Metric name	Total Capacity The threshold rule is going to be defined to monitor the threshold levels of total capacity usage.
Name	Total capacity threshold By default, the performance monitoring metric name is used as the threshold rule name. Overwritten this default value with "Total capacity threshold".
Filter by	Cluster The values are filtered at the cluster level.
Group by:	File System Groups the selected metric by file system.
Aggregator	Maximum When maximum capacity exceeds the threshold level, the system raises the event. If the following values are selected, the nature of the threshold rule change accordingly: Sum: When the sum of the metric values exceeds the threshold levels, the system raises the events. Average: When the average value exceeds the average, the system raises the events. Maximum: When the maximum value exceeds maximum level, the system raises the events. Minimum: When the minimum value exceeds the sum of or goes below the threshold levels, the system raises the events. Rate: When the rate exceeds the threshold value, the system raises the events. Rate is only added for the "finest" group by clause. If we wanted to get a rate for a "partial key" this is not supported. That is, when Rate is selected, the system automatically selects the best possible values in the grouping field.
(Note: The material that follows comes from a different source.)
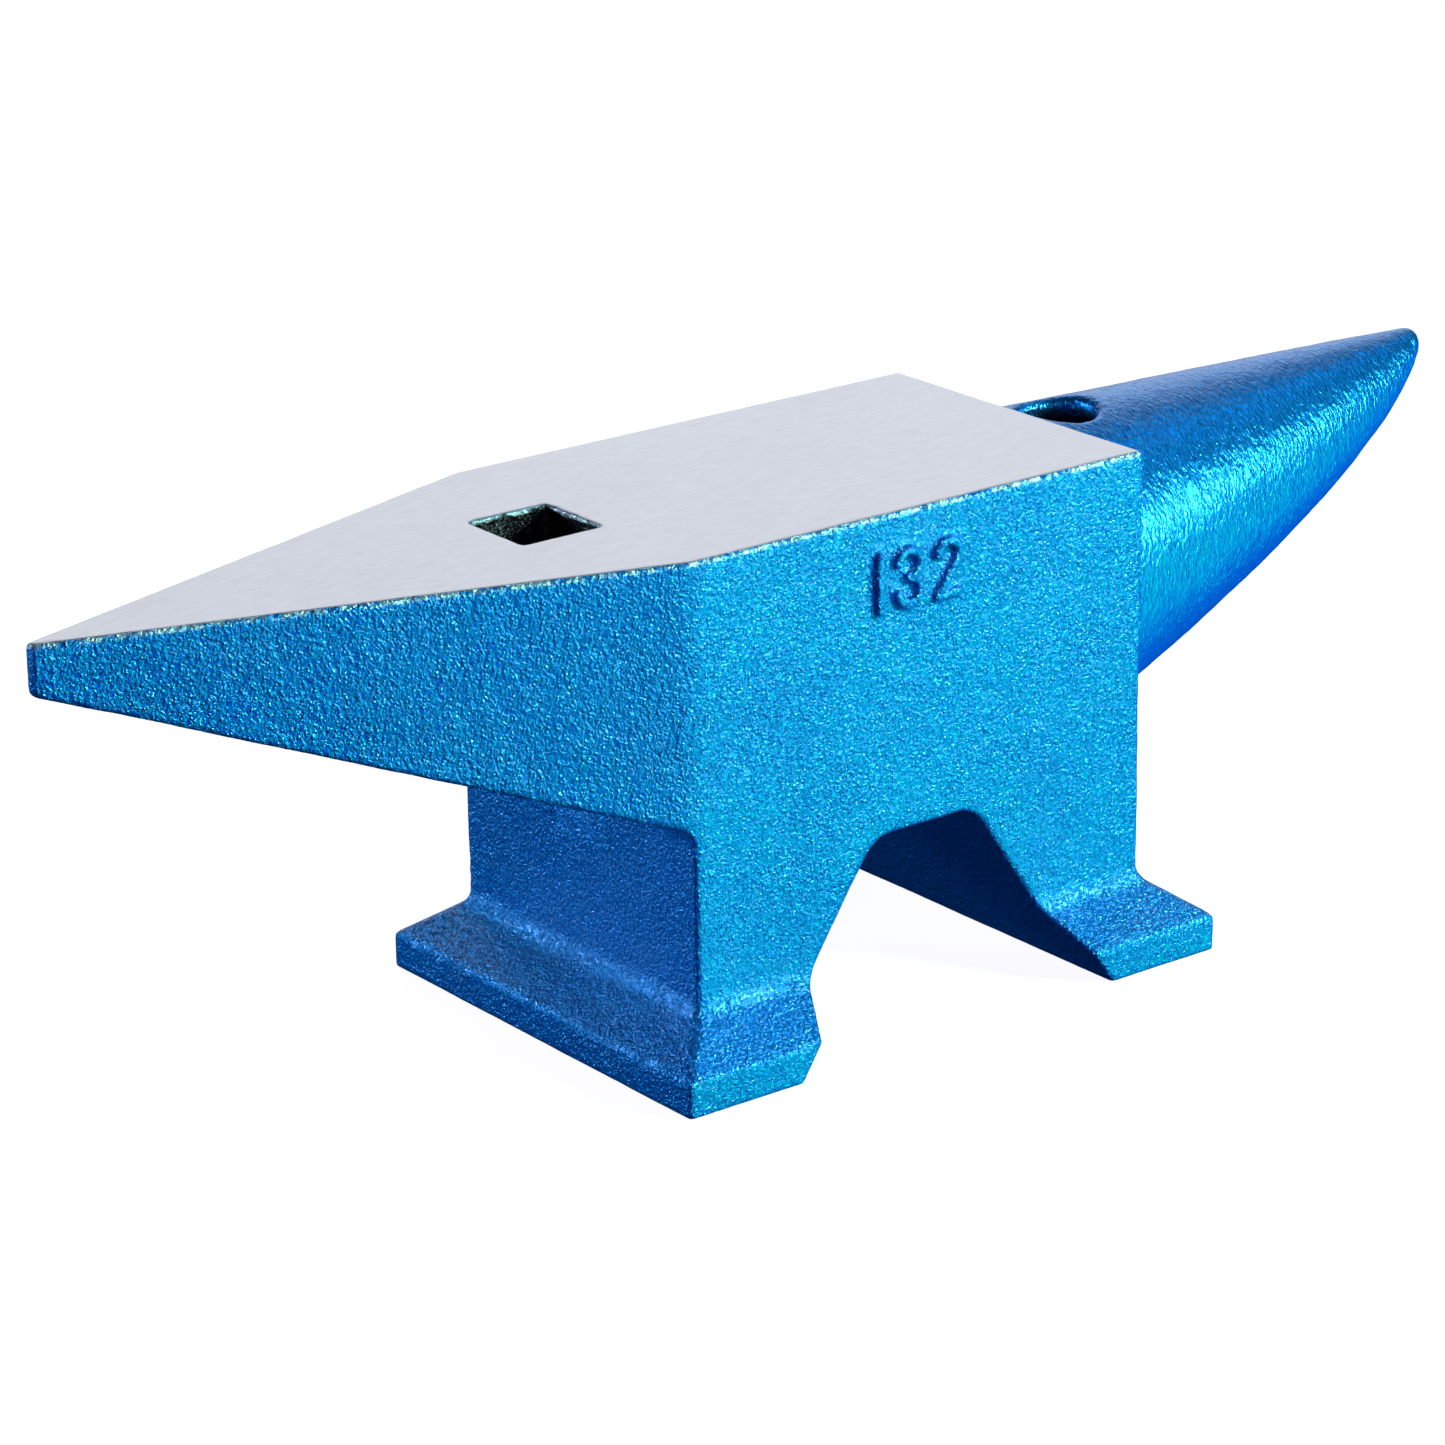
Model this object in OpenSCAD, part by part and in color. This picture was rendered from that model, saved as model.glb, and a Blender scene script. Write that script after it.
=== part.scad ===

Warning level	9 GiB The system raises an event with severity Warning when the total capacity usage exceeds 9 GiB.
Error level	10 GiB The system raises an event with severity level Error when the total capacity usage exceeds 10 GiB.
Sensitivity	10 Minutes The threshold value is being monitored at an interval of 10 minutes.
Hysteresis	50% If the value is reduced below 4.5 GiB, the warning state is removed. Similarly, if the value is reduced below 5 GiB, the error state is removed.
Direction	High When the value that is being monitored exceeds the threshold limit, the system raises an event.